Note that gettext .mo files are cached so if you modify a file you might notice that the changes are not active. They will only become active after you restart the web server. A few workaround are also described here.

The big advantage of the gettext approach is that you can use gettext without defining any translation at first and then define the translations. Since the strings used as keys are the text in the default language, you will always have a text displayed even if the corresponding translation does not exist yet. The downside is that you basically mix the text for the default language and code which some might find unclean.

Also gettext doesn’t address the conversion of date, time and currencies. It also doesn’t address the language specific sorting of localized entries.

You can find more info on gettext on the gettext GNU project page.

Note that WordPress uses gettext for translation and defines a few additional helper functions:

__('some message') // returns the translation for 'some message'
_e('some message') // echoes the translation for 'some message'
_n('some singular message', 'some plural message', $count ) // returns either the translation for 'some singular message' or 'some plural message' depending on the value of $count

Associative Arrays

This technique basically involves having PHP files containing a big associative array which keys are referenced in the code and values contain the translation in a given language. Based on the language selected in the application, you will load one array or the other one.

Defining such an array is as easy as:

$lang = array(
	"HELLO_WORLD" => "Hallo Welt !",

for the German version and the following for the French version:

$lang = array(
	"HELLO_WORLD" => "Bonjour monde !",

In you code, you’d load the appropriate translation like this:

if(isset($_REQUEST['lang'])) {
	//Explicitely set as URL parameter
	$lang = $_REQUEST['lang']; //read it from the URL parameters
	$_SESSION['lang'] = $lang; //save it in the session
	setcookie('lang', $lang, time() + (3600 * 24 * 20)); //set a cookie for 20 days
else if(isset($_SESSION['lang'])) {
	//Fallback: read it from the session information
	$lang = $_SESSION['lang'];
else if(isset($_COOKIE['lang'])) {
	//Fallback: read it from the cookie
	$lang = $_COOKIE['lang'];
else {
	//Fallback: English is the default
	$lang = 'en';

//The files are named lang.LANGUAGE.php i.e. lang.en.php
//Assumption: language files are stored in the langs subdirectory
$lang_ile = 'langs/lang.'.$lang.'.php';
if (!file_exists($lang_file)) {
	//Fallback: if no translation is available for this language, use English
	$lang_file = 'langs/lang.en.php';

//Load the selected translation
include_once $lang_file;

Now you’ve loaded the file, you can access the translated string like this:

	echo $lang['HELLO_WORLD'];

Now this works file if you have no parameter in the translation. Let’s say you want to write “I’ve seen Henri” but implement it so that if $person contains Alex instead of Henri, you can just do something like “I’ve seen $person”. Of course just doing it this way will not work:

	echo $lang['I_HAVE_SEEN'].' '.$person;

Since in German, it would say: “Ich habe gesehen Henri” instead of “Ich habe Henri gesehen”. So you need to be able to define place holders. You can handle this using such a function:

function translate() {
	global $lang;
	$parameters = func_get_args();
	$parameters[0] = $lang[$parameters[0]];
	return call_user_func_array('sprintf', $parameters);

Here a short line by line explanation of the code of the function:

  1. we will use the $lang variable defined outside of the function.
  2. func_get_args returns all parameters of the containing function.
  3. we replace the code used as first parameter by the format string defined in the translation array.
  4. we call sprint with the entries of the array as parameter and return the results.

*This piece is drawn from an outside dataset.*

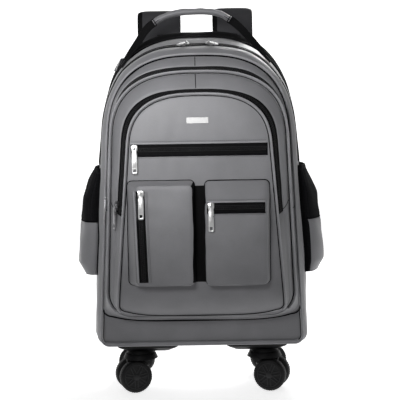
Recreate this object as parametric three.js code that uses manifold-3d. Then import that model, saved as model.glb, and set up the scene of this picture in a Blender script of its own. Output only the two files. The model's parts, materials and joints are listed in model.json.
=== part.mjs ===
import * as THREE from "three";
import { mergeVertices } from "three/addons/utils/BufferGeometryUtils.js";
import Module from "manifold-3d";

const wasm = await Module();
wasm.setup();

// A soft wheeled backpack. Millimetres: x to the right, y to the back, z up from the floor.

// Main sizes of the bag
const bodyWidth = 340;
const bodyHeight = 477;
const groundClearance = 76;
const backY = 92;
const rearDepth = 54;
const mainDepth = 93;
const middleDepth = 30;
const frontDepth = 30;
const pocketDepth = 25;
const cloth = 2.4;
const clearance = 0.3;
const facetGap = 0.1;

// Pipings, zips and their pulls
const pipingRadius = 1.6;
const pipingSides = 5;
const zipThickness = 1.4;
const mainZipWidth = 8;
const slipZipMargin = 8.9;
const slipZipHeight = 18;
const slipZipCentre = 0.632;
const nameplateWidth = 35;
const nameplateHeight = 12;
const nameplateThickness = 1.6;
const nameplateX = -2;
const nameplateCentre = 0.719;
const sliderWidth = 9;
const sliderLength = 13;
const sliderThickness = 3.2;
const tabWidth = 8;
const tabLength = 38;
const shortTabLength = 22;
const tabThickness = 1.6;
const tabHole = 2.6;
const tabCorner = 2;
const pullInset = 5.5;
const pullShare = 0.06;

// Patch pockets on the front
const pocketHeight = 152;
const pocketCorner = 7;
const leftPocketWidth = 98;
const rightPocketWidth = 94;
const pocketGap = 15;
const pocketFloor = 0.219;
const pocketZipWidth = 15;
const gapStart = -8;
const rightZipMargin = { near: 3, far: 8 };

// Side pockets
const sidePocketHeight = 165;
const sidePocketDepth = 100;
const sidePocketBulge = 28;
const sidePocketFloor = 0.22;
const meshShare = 0.5;
const sidePocketWall = 1.6;

// Back panel, pads and shoulder straps
const backPanelThickness = 5.5;
const backPanelInset = 1;
const backPanelEdge = 4;
const padThickness = 9;
const padWidth = 112;
const padHeight = 350;
const padFloor = 0.13;
const padGap = 44;
const padCorner = 26;
const padBevel = 8;
const leftStrapX = 62;
const leftStrapWidth = 70;
const rightStrapX = 57.5;
const rightStrapWidth = 65;
const strapSkew = 3;
const strapThickness = 11;
const strapRise = 42;
const strapFold = 24;
const webbingWidth = 25;
const webbingThickness = 1.8;
const buckleWidth = 34;
const buckleHeight = 26;
const buckleThickness = 5;
const buckleDrop = 3;
const buckleSlot = 4.4;
const webbingFloor = 0.06;
const webbingSpread = 24;

// Grab handle
const gripLength = 118;
const gripThickness = 9;
const gripDepth = 22;
const grabRise = 35;
const grabWebbing = 17;

// Telescopic handle
const tubeSpacing = 84;
const tubeWidth = 14;
const tubeDepth = 11;
const tubeWall = 1.3;
const tubeClearance = 0.4;
const handleWidth = 116;
const handleDepth = 16;
const handleHeight = 20;
const bezelHeight = 34;
const bezelWall = 2.5;
const bezelGap = 3;
const handleInset = 20;
const gripTopGap = 1;
const gripCorner = 5;

// Casters
const wheelDiameter = 50;
const wheelWidth = 15;
const wheelGap = 11;
const wheelSides = 24;
const discSides = 20;
const axleDiameter = 6;
const casterTrail = 12;
const casterYaw = 18;
const casterSideInset = 74;
const casterFrontInset = 29;
const casterRearInset = 30;
const casterBaseWidth = 96;
const casterBaseDepth = 52;
const casterBaseHeight = 12;
const casterBaseInset = 12;
const crownDiameter = 54;
const crownHeight = 8;
const crownTaper = 4;
const bossDiameter = 44;
const bossTaper = 3;
const bossHeight = 4;
const axleBoss = 18;
const wheelChamfer = 2.5;
const forkGap = 1;
const swivelGap = 0.6;

// Planes that the compartments meet in
const rearSeamY = backY - rearDepth;
const bodyFrontY = rearSeamY - mainDepth;
const middleFrontY = bodyFrontY - middleDepth;
const frontFaceY = middleFrontY - frontDepth;
const pocketFaceY = frontFaceY - pocketDepth;
const handleY = backY - handleInset;

// Outlines of the bag, a row for each seam. Widths are shares of half the body width, heights
// are shares of the body height above its bottom, and y is a real place. foot is how far the
// outline runs back at its bottom edge, starting from the knee height.
const outlineRows = {
  front: { y: frontFaceY, wide: 0.735, narrow: 0.625, bottom: 0.107, spring: 0.637, top: 0.797,
    corner: 12, rise: 13, foot: 25, knee: 0.214, power: 2.8 },
  middle: { y: middleFrontY, wide: 0.822, narrow: 0.757, bottom: 0.104, spring: 0.648, top: 0.866,
    corner: 38, rise: 0, foot: 0, knee: 0.26, power: 2.8 },
  middleBack: { y: bodyFrontY, wide: 0.89, narrow: 0.806, bottom: 0.078, spring: 0.648, top: 0.92,
    corner: 14, rise: 13, foot: 0, knee: 0.26, power: 2.8 },
};
// Outlines of the main body from its front edge to its back edge; y is a share of its depth.
const bodyRows = [
  { y: 0, wide: 0.897, narrow: 0.806, bottom: 0.004, spring: 0.648, top: 0.92, power: 2.8 },
  { y: 0.13, wide: 0.95, narrow: 0.855, bottom: 0, spring: 0.636, top: 0.938, power: 2.8 },
  { y: 0.31, wide: 0.985, narrow: 0.888, bottom: 0, spring: 0.62, top: 0.955, power: 2.8 },
  { y: 0.63, wide: 1, narrow: 0.902, bottom: 0, spring: 0.62, top: 0.983, power: 2.8 },
  { y: 0.72, wide: 0.998, narrow: 0.9, bottom: 0, spring: 0.62, top: 1, power: 3 },
  { y: 0.9, wide: 0.985, narrow: 0.885, bottom: 0, spring: 0.62, top: 0.999, power: 3 },
  { y: 1, wide: 0.95, narrow: 0.855, bottom: 0.01, spring: 0.62, top: 0.994, power: 3 },
];
const bodyCorner = 14;

const floorZ = groundClearance;
const heightAt = (share) => floorZ + bodyHeight * share;
const clamp = THREE.MathUtils.clamp;
const lerp = THREE.MathUtils.lerp;
const v3 = (x, y, z) => new THREE.Vector3(x, y, z);

// An outline as real lengths, from a row of shares
function sized(row) {
  return {
    ...row,
    wide: (row.wide * bodyWidth) / 2,
    narrow: (row.narrow * bodyWidth) / 2,
    bottom: heightAt(row.bottom),
    spring: heightAt(row.spring),
    top: heightAt(row.top),
    knee: heightAt(row.knee ?? 0),
    corner: row.corner ?? bodyCorner,
    rise: row.rise ?? 0,
    foot: row.foot ?? 0,
  };
}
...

And you can use this function like this:

echo translate('I_HAVE_SEEN', 'Henri');

Disadvantages of this method:

  • It doesn’t support plural forms i.e. one child vs. two children
  • There is no default. If the translation doesn’t contain the string, you have a problem
  • It only takes care of storing and reading the translation, nothing else

PHP internationalization extension

Intl is the PHP internationalization extension and was introduced in PHP 5.3. It is basically a wrapper for the ICU (International Components for Unicode) library.. It focuses on collation and formatting of dates, times, numbers and currencies.


Translation2 is a class to manage internationalization and translations in applications. The main advantages of Translation2 are:

  • It supports different containers for the translations e.g. in a database, using gettext, using XML.
  • It’s very flexible and supports decorators which can provide additional functionality e.g. caching, converting, fallbacks…
  • It supports fallback languages which is not always easy with the other solutions.
  • It has an administration class which makes it easy to manage translations.

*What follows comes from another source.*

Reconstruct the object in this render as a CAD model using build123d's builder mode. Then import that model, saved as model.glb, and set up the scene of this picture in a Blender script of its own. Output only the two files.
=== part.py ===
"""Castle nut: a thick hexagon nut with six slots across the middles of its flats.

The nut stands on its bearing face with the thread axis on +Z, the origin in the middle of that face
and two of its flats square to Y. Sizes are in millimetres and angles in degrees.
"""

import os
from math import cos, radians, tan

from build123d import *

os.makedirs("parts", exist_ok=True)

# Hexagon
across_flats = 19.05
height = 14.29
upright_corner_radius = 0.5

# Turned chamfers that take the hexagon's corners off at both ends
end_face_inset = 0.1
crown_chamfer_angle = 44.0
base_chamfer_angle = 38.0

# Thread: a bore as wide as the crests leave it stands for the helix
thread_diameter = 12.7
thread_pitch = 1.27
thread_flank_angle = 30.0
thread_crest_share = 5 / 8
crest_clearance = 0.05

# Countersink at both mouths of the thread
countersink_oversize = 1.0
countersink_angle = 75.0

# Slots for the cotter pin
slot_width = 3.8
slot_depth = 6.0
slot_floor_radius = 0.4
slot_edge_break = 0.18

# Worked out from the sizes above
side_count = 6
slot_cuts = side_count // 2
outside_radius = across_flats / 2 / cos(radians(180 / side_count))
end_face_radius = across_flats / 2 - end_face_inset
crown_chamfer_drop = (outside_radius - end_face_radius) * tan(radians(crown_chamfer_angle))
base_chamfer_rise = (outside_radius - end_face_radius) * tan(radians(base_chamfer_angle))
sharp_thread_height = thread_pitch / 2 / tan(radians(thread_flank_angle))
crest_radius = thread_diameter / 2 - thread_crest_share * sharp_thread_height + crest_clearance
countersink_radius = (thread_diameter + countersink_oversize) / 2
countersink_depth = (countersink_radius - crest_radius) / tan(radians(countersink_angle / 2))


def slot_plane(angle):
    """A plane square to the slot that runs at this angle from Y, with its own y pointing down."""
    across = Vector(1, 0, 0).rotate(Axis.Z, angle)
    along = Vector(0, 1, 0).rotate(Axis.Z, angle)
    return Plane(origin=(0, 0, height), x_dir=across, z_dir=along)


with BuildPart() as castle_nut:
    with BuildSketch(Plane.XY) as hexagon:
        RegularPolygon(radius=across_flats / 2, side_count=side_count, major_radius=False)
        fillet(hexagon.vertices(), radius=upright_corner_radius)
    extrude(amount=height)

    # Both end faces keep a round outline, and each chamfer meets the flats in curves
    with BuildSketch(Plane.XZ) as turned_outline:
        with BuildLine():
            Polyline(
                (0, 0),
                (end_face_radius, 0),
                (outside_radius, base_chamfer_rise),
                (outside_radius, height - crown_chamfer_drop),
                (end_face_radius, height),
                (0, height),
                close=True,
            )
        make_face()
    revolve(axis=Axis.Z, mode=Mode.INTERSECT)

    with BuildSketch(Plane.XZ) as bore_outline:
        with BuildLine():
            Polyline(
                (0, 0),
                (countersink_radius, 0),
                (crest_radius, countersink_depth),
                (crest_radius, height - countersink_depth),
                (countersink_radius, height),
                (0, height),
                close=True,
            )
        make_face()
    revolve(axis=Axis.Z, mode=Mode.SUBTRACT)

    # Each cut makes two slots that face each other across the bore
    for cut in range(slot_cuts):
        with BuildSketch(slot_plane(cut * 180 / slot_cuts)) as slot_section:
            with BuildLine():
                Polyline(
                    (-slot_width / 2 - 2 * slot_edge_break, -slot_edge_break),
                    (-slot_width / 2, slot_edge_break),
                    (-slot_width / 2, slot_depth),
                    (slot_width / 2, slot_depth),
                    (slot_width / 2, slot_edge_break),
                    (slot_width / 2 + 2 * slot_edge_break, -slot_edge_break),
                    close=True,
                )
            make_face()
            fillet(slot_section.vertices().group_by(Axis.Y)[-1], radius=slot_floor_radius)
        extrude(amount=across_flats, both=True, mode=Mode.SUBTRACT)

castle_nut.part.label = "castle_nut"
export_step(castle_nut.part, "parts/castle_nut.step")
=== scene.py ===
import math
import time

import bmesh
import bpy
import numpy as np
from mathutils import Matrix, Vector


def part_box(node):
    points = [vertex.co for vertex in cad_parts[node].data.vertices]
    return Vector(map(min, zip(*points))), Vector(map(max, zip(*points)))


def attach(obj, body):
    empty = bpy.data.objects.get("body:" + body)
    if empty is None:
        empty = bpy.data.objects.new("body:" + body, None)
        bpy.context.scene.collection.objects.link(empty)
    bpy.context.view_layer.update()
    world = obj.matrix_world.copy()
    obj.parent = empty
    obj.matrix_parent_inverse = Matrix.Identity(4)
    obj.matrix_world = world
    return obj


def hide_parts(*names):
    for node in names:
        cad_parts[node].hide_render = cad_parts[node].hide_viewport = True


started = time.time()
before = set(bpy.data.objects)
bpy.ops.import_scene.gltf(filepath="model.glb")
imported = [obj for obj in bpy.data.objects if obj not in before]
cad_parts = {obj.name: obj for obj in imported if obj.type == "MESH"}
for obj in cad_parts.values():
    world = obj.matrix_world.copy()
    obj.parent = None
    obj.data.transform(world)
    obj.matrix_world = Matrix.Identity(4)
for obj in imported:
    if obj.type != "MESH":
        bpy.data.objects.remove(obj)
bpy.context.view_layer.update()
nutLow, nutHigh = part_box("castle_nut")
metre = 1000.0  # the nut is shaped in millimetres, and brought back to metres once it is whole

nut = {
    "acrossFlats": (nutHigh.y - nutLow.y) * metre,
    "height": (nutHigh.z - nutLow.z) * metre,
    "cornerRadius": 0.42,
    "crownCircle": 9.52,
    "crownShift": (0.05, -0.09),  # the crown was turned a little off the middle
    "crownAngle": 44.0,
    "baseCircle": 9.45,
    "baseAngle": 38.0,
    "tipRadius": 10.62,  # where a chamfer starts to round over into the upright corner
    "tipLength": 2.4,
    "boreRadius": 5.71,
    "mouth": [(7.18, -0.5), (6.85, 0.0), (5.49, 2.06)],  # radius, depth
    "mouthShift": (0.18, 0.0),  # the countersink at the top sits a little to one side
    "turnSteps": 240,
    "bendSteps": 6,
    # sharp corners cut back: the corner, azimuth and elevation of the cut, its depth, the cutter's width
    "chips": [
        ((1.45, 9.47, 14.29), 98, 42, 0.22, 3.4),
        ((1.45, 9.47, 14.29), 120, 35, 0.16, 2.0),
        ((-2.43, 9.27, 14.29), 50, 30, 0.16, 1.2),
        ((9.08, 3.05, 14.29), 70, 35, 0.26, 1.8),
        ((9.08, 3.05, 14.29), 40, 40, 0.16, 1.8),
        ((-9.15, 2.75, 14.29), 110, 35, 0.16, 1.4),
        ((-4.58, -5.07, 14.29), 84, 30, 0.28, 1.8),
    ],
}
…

More will be added to this post soon…

4 thoughts on “PHP Localization

  1. “9. a fallback mechanism i.e. load the de_DE translation in case the de_AT translation is not available.” What would be the best way to manage that with gettext? Should also work for other languages (like en_US for en_UK…). I don’t have any idea to release that…

    1. Translation2 does provide an easy documented way to achieve this. If you are using plain get text, you’ll have to write a wrapper over gettext checking whether you got the identifier back as translation and translating with the fallback language instead.

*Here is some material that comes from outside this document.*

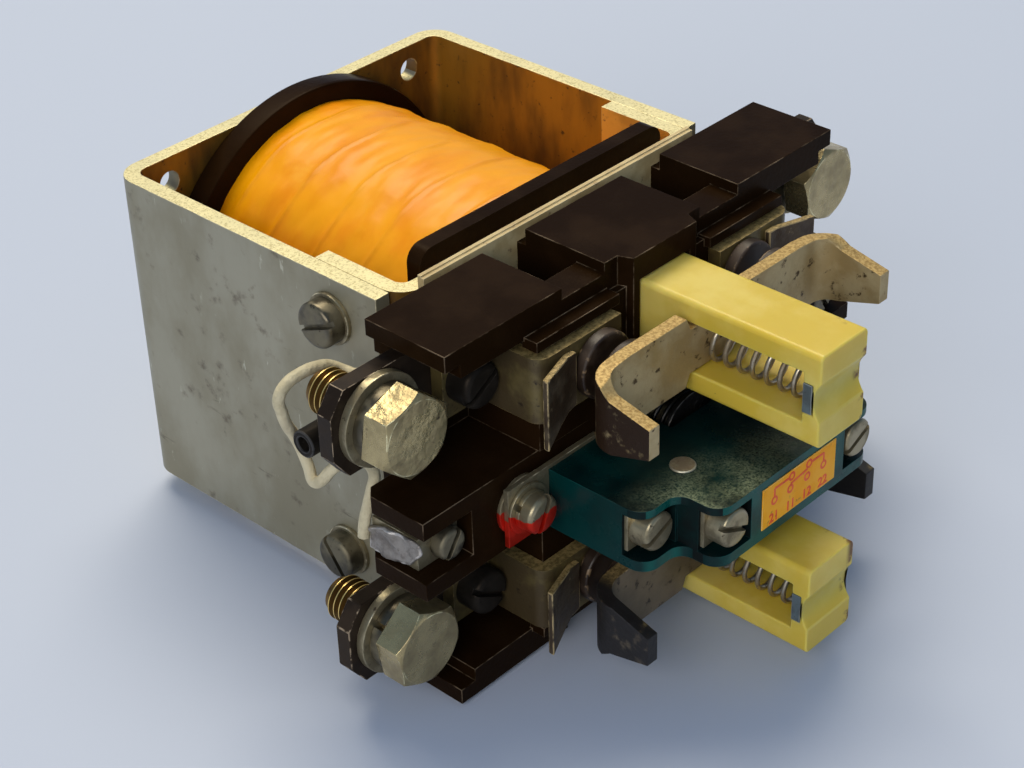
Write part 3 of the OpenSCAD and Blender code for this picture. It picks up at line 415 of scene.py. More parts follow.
# %% Metal finishes
zinc = weathered(
    "zinc plate", (0.27, 0.238, 0.155), (0.355, 0.325, 0.235), (0.15, 0.12, 0.075), (0.66, 0.58, 0.36),
    0.35, 0.48, 42, 0, 0.4, (0.38, 0.66), (1.2, 1.2, 0.7), (240, 0.58, 0.74), grain=(1500, 0.12, 0.0002))
# Painted reflection and shade: the golden brown stands for the orange coil's warm glow on the yoke's inside,
# and its dark patches for the shade there.
golden_zinc = weathered(
    "golden zinc", (0.34, 0.165, 0.015), (0.1, 0.048, 0.01), (0.08, 0.04, 0.012), (0.62, 0.46, 0.18),
    0.4, 0.45, 30, 2, 0.5, (0.42, 0.6), (1.5, 1.5, 0.5), grain=(1500, 0.1, 0.0002))
light_gold = weathered(
    "light golden zinc", (0.66, 0.36, 0.06), (0.5, 0.25, 0.035), (0.2, 0.11, 0.05), (0.75, 0.6, 0.3),
    0.35, 0.45, 60, 1)
dark_zinc = weathered(
    "dark zinc", (0.1, 0.086, 0.06), (0.22, 0.19, 0.125), (0.035, 0.026, 0.018), (0.42, 0.36, 0.2),
    0.85, 0.3, 220, 3, worn=(260, 0.5, 0.62))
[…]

  2. Thank you for this post, I was in the process of creating the very same sort of article based on my research and the need for something that can compare the options for making your sites international – so this was a terrific start, I am very excited for the rest of it.

    Here are a couple tips I found out today, they may be useful:
    Zend Framework actually tossed Zend Local for php internationalization classes
    r3 (Yahoo developed) is another option for internationalization, seems a bit complicated but is an option :

    I still can’t seem to find anything that does it all so I think I will use a combination of gettext(), php international classes(Intl) and the i18n collection of classes from the PHP-FLP which seems like a simple/easy wrapper for the gettext(), unless I can make it work with a database.

    Curious? Which performs better for speed and maintainability : translations from a flat file or a database, does anyone have thoughts?